I am particularly struck by how profoundly we tribal humans experience the boundaries of the nation state. We simply refuse to learn lessons from the experience of other nations. Twenty years as an expatriate took off my national blinkers but now I am back I understand that my fellow Brits don't really accept the relevance of other peoples' history. My posh socialist friends in London seem to think Communism only failed because those shambolic Russians were mostly in charge of it. If I were inclined to their methods of debate I might call them racist. At least they have more excuse than young Poles, Czechs and Hungarians who are raising the red flag again. Don't they talk to their grandparents?
That's a long whinge and I apologise for it. The only real question is always "What to do?" I wish I had a simple suggestion but let's face it - the lure of simple ideas is our enemy not our friend. It may be the youth of American and Britain won't learn until Bernie or Jezza have had their way with them as Lenin, Mao, Castro and Hoxha had their way with their own peoples. But if we love them (and I love quite a few of them, not least the Misses Paine) we have to read widely to arm ourselves with arguments and be brave enough (even at the risk of being the golf club or family bore) of advancing them whenever we can.

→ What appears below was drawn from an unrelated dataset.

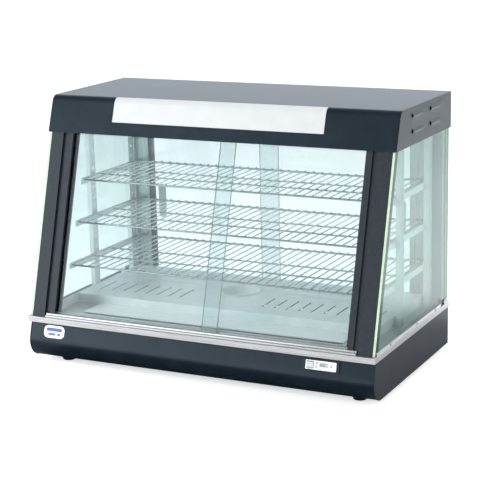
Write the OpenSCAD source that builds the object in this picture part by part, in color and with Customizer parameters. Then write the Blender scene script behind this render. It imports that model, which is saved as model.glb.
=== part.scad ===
// Counter-top hot food display case: a sloped glass front with two sliding
// panes, two sliding panes at the back, three wire shelves, a perforated deck
// with a water dish over a heater, and a lit hood. Millimetres, +Z up, the
// customer side faces -Y, and the origin is the middle of the footprint at the
// bottom of the feet.

/* [Overall] */
// Width over the stainless frame
case_w = 900; // [880:5:960]
// Depth over the stainless frame
case_d = 500; // [490:5:520]
// Height of the rubber feet
foot_h = 16; // [14:1:22]
// Height of the painted base between feet and frame
base_h = 94; // [90:1:102]
// Height of the stainless frame's edge
frame_h = 14; // [12:1:18]
// Height of the glass part between frame and hood
glass_h = 430; // [420:5:460]
// Height of the hood
hood_h = 86; // [80:1:100]

/* [Front] */
// Lean of the sloped front from the vertical, in degrees
front_lean = 16.3; // [15:0.1:17]
// Distance of the posts' front face behind the frame's front edge
post_setback = 9; // [8:1:12]
// Height of the lower rail above the frame
rail_h = 8; // [7:0.5:10]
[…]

Perhaps one lesson of Labour's situation is that our political parties are now highly vulnerable to "entryism". Cynical though all wise men must be about the motivations of party members and the politicians they serve, perhaps we should hold our noses and join? If enough classical liberals, aspirational working-class voters re-politicised by Brexit and plain old-school Thatcherites joined the Conservative Party, for example, perhaps the authoritarian social justice warrior who leads it might quake in her kitten heels? Its membership is so trivially small that it is far more vulnerable than Labour. UKIP is also making such a mess of itself post-Farage, that its members could surely be tempted away?
I am no pessimist. I have faith in our young people. They are every bit as clever as we were and have more historical data to work with. They will err (as we did in our day) and then life will teach them hard lessons. The job of the older generation that loves them is to make them more receptive.